If we assume that Doolin's misdiagnosis occurred on September 9, 2005, the latest possible date according to the plaintiff's chronology of events, she should have filed notice with the MMARC no later than June 10, 2007 in order to leave time for the ninety day MMARC review and the filing of the lawsuit before the expiration of the statute of limitations on September 8, 2007. Doolin did not file her notice with the MMARC until June 15, 2007, and she brought this action before the MMARC obtained an expert opinion or exhausted its ninety day exclusive review period.

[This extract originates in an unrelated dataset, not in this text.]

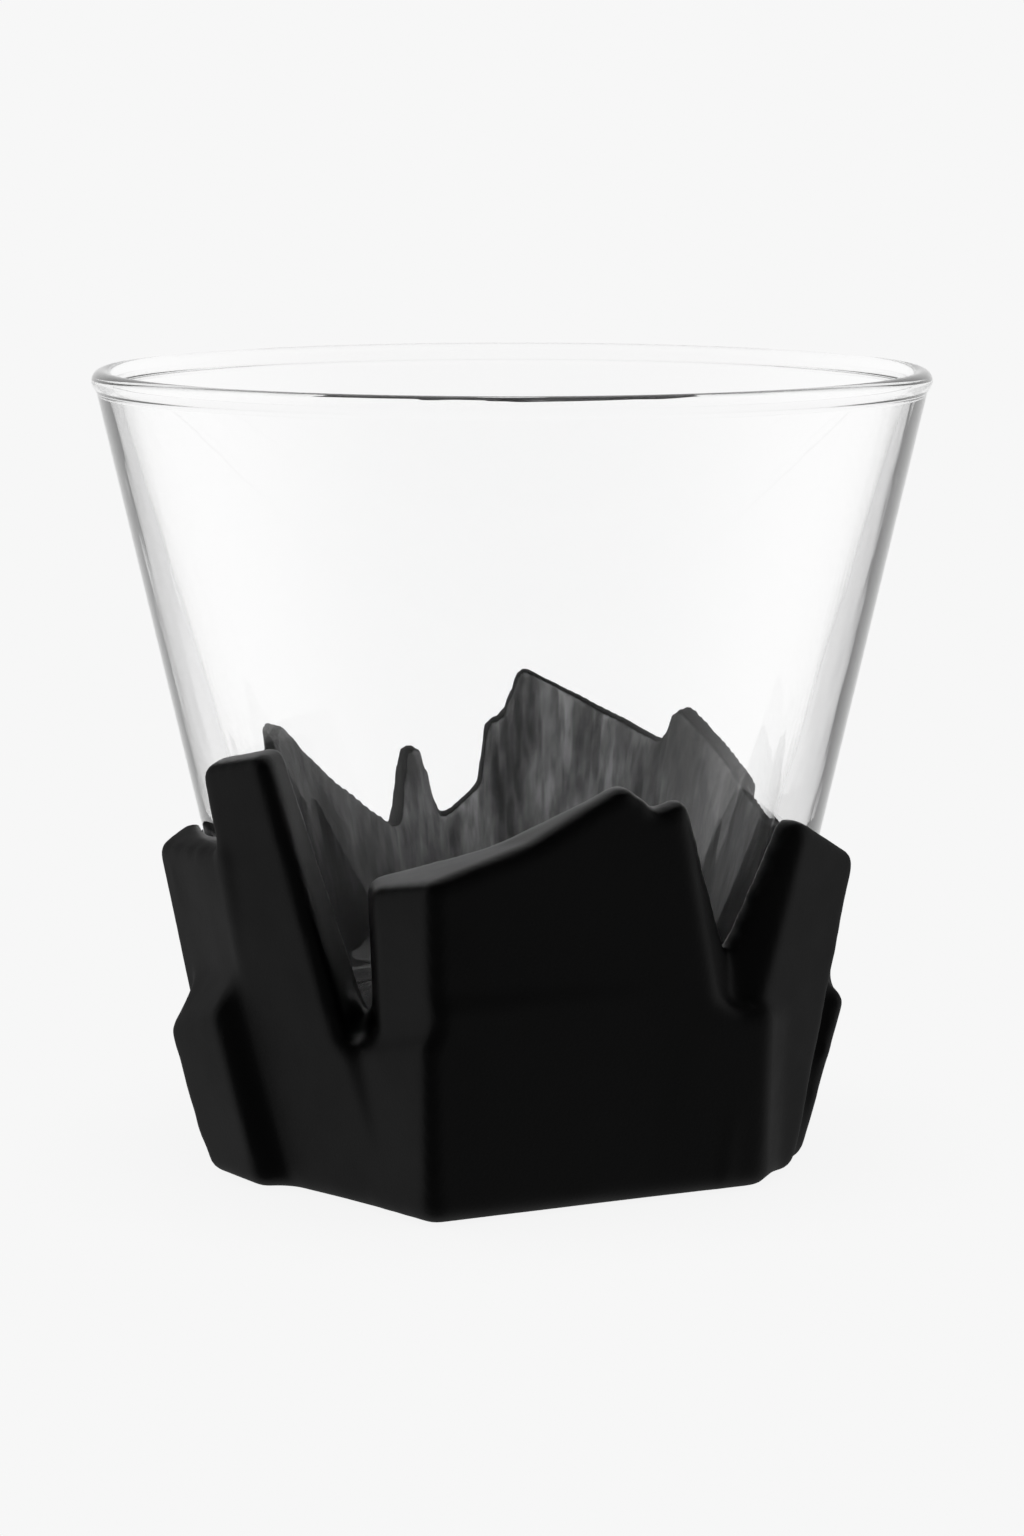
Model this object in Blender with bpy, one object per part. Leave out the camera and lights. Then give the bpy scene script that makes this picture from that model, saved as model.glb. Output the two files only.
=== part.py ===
"""Whiskey tumbler: a heavy conical glass standing in a moulded silicone boot.

The glass is turned from one closed profile. The boot is a ring of crystals, each cut from a
stock block by flat facets, joined into one body and hollowed to take the glass.

Axes: +Z up, origin in the middle of the boot's underside, on the glass's axis.
Azimuths are in degrees from -Y, the front, turning towards +X.
"""
from math import atan2, cos, degrees, pi, radians, sin, sqrt, tan
from typing import NamedTuple

import bmesh
import bpy
from mathutils import Vector

MM = 0.001

# ---- Driving dimensions, in metres -------------------------------------------------------
HEIGHT = 90.0 * MM              # whole tumbler, underside of the boot to the rim
RIM_RADIUS = 47.75 * MM         # widest point of the rim's bead
BEAD_RADIUS = 1.25 * MM         # rounding of the rim's bead
BOOT_FLOOR = 4.0 * MM           # silicone under the glass
FIT_GAP = 0.3 * MM              # clearance between glass and silicone
CUP_DEPTH_Z = 16.0 * MM         # height of the cup's inside floor
OUTER_LEAN = 0.2305             # outward run of the outer wall for each unit of height
OUTER_FOOT = 27.0 * MM          # outer wall's radius where its line meets z = 0
INNER_LEAN = 0.296              # the same for the cup's inner wall
INNER_FOOT = 19.4 * MM
FOOT_ROUND = 2.2 * MM           # rounding under the glass's foot
CUP_ROUND = 6.0 * MM            # rounding inside the cup's bottom corner
TURN_STEPS = 72                 # sides of every turned shape
ARC_STEPS = 4                   # straight pieces in each rounded corner
BEAD_BLEND = 2.0 * MM           # hollow arcs that lead from the walls into the bead
BEAD_STEPS = 10                 # straight pieces round the rim's bead

STOCK_SIZE = 120.0 * MM         # block that each crystal is cut from
CRYSTAL_CORE = 9.0 * MM         # crystals stop this far from the axis, inside the boot's floor
FLOOR_RADIUS = 24.0 * MM        # disc that ties the crystals together under the glass
DISC_HEIGHT = 3.0 * MM
SOCKET_TOP = 90.0 * MM          # above every uncut crystal
MERGE = 1e-5                    # points closer than this are one point


# ---- The boot's crystals, in millimetres ---------------------------------------------------
class Facet(NamedTuple):
    """A side face: the way it faces, its distance from the axis at z = 0, its outward lean."""
    azimuth: float
    distance: float
    lean: float


class Top(NamedTuple):
    """A top face: the way it falls, its height over the axis, its fall for each mm outward."""
    azimuth: float
    height: float
    fall: float


class Crystal(NamedTuple):
    name: str
    start: float                # the sector of the ring that the crystal fills, in degrees
    end: float
    facets: tuple
    tops: tuple


FRONT = Facet(26.4, 33.9, 0.145)            # the broad front face, shared by four crystals
FRONT_RIGHT = Facet(68.4, 33.7, -0.072)     # the flank that turns from it into the right notch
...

In sum, the Virgin Islands statute of limitations for medical malpractice actions is two years. However, before suit is filed, a plaintiff must file a notice with the MMARC. That Committee has ninety days to obtain an expert opinion and a plaintiff is barred from instituting suit until either an opinion is obtained or ninety days lapse. Thus, if a plaintiff waits to file a notice with the MMARC until less than ninety days before the statute of limitations expires, the court, of course, has no jurisdiction over any lawsuit filed while the MMARC is reviewing the claim and any lawsuit filed after the ninety day review will be too late since the statute of limitations is not tolled during that period. Because Doolin filed her notice with the MMARC less than ninety days before the statute of limitations ran and she filed her lawsuit just two weeks later, during the pendency of the MMARC review, the court has no subject matter jurisdiction.
Accordingly, we will grant the motion of the defendants to dismiss (incorrectly denominated a motion for summary judgment) for lack of subject matter jurisdiction because of the plaintiff's failure to comply with the requirements of V.I. Code. Ann. tit. 27, § 166i.